The emerging hopefuls -- Michael Ignatieff in front, Bob Rae a rather distant second, with Gerard Kennedy and Stephane Dion bunched up behind -- aren't exactly shoo-ins yet, any of them, but if I were a bookie, I'd fancy their chances, especially Ignatieff's. Things aren't always what they seem, but usually they are, and the horse that looks like a winner on paper tends to be in the money on the track. (They say horses don't read the racing form, but it's not true. "They have their noses buried in it, dear boy, day and night," an Irish trainer told me once.)

So the racing form says it will be Mr. Ignatieff or perhaps Mr. Rae leading Canada's socialists-in-slow-motion as the 20th century recedes. If Mr. Rae gets the nod, statism will come naturally to him. As the former NDP leader of Ontario, he'll just revert to it. Mr. Ignatieff's route to statism will be more challenging, but he'll manage.

What exactly is a statist? A person who doesn't think that walking on the grass should ever be simply permitted. Walking on the grass should either be forbidden or compulsory. Oh boy. Can someone be a charming statist, you ask? Yes, provided one is like the late Pierre Elliott Trudeau.

Both front-runners are brainy chaps, and so is Mr. Dion. They're brainy not only as politicians go; they would be viewed as high-IQ even in an assembly of actuaries. Mr. Trudeau would have been, too, of course. Certain errors (as I've written in a different context before) require high IQs.

What errors? The first was the belief that the enemies of liberalism were all on the right side of the political spectrum. Liberals thought that -- as the French saying has it -- "there's no enemy on the left." This made them vulnerable to the influence of socialist-type statism. They tried to be better than fair, which is like trying to be straighter than vertical.

Eventually, they bent so far backwards looking for social and economic justice that they just toppled over.

Liberals tried to cook a dish by keeping the ingredients raw and separate: multiculturalism. They tried to balance one injustice with another: affirmative action. They abandoned the individual as the focal point of humanity's quest for liberty and justice, and focused instead on the group. Rather than equality for each person, they sought parity for every racial, sexual or ethnic aggregate.

Liberals lost sight of the fact that, while equality is a liberal idea, capable of fulfilment in a free society, parity is an illiberal notion that requires coercion to achieve. Guaranteeing opportunity is liberal; guaranteeing outcome is illiberal. It's as simple as that, but they didn't see it.

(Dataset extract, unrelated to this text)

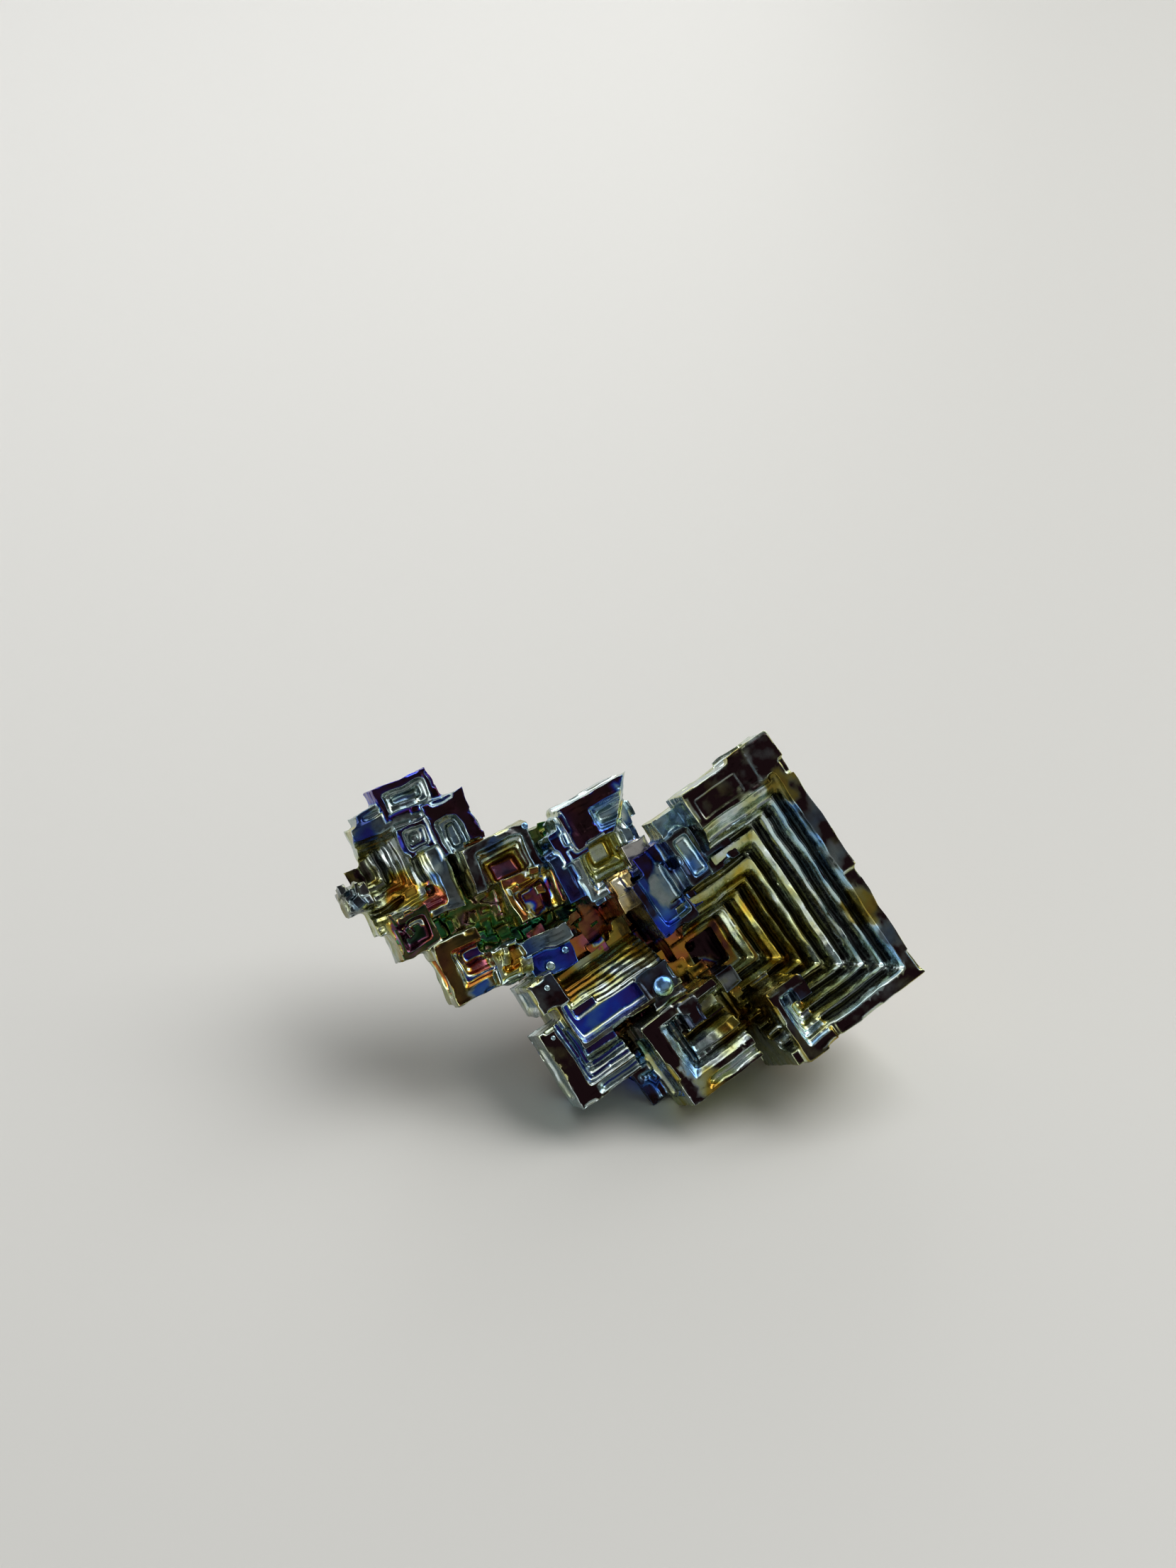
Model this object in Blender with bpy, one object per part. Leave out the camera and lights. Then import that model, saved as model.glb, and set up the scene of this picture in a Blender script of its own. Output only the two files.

They didn't see that super-liberal policies often have sub-liberal consequences. Start out by making your borders porous for humanitarian reasons; end up by having to deny legal safeguards to immigrants suspected of subversion. Case in point: Maher Arar. But they didn't see it.

Do the current aspirants show any sign of seeing it? Well, a tic, maybe.

Here's the point. The Liberals have been in power for 44 of the 61 post-war years for a reason. Canada is a liberal country. Not statist, liberal. Unless this generation of Liberal leaders re-discover liberalism, as the Conservatives have, Canada's "natural" governing party may be setting out on a long voyage across the political wilderness.